We come now to the contention of the Sanitary District that the statute under which it is organized authorized it to establish a needed disposal system and that no other governmental unit can interfere with the exercise of that authority so that it need not comply with zoning regulations. We have never so held. This would result in an impossible as well as an undesirable situation. As we said in Decatur Park District v. Becker, 368 Ill. 442, in discussing a similar contention with reference to establishment of a park in a residentially zoned area: "The two statutes should be construed so that the ordinance of the park district and the zoning ordinance of the city will be given effect in their respective fields of operation." While we there held that the park district might condemn the area for park purposes, the city zoning ordinance's effectiveness was recognized. We are of the opinion that the Sanitary District was required to comply with the provisions of the zoning ordinance and follow its procedures in varying the use of the property from its zoned classification. This the district did. It ought not be permitted to contend that its action never was necessary in justifying the use of the area it now seeks. The zoning statutes applied even to the Sanitary District's proposed use.

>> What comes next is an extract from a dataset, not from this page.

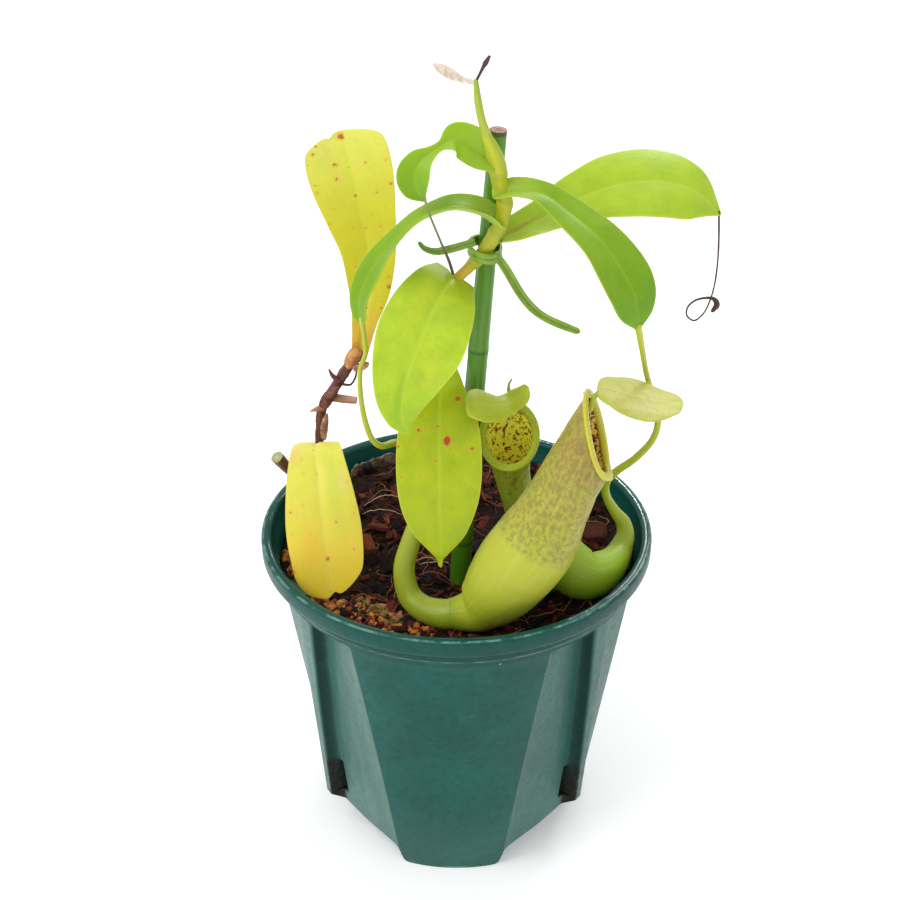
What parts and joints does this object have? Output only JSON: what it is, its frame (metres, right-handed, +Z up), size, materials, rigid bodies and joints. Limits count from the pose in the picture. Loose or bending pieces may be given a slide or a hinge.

It is contended also that the issues herein have been rendered moot by the action of the Sanitary District in obtaining a permit to construct the plant and the failure of plaintiffs to appeal from such permit or to obtain a stay order as is provided by the county zoning ordinance. We cannot agree with this contention since, if this were the case, the remedy of administrative review of a decision of the Zoning Board of Appeals would be rendered wholly ineffective. Moreover, in our view of the case, the Zoning Board properly granted the variation as the trial court held, thus rendering unnecessary further consideration of this contention.
For the reasons aforesaid, the judgment of the circuit court of Peoria County must be affirmed.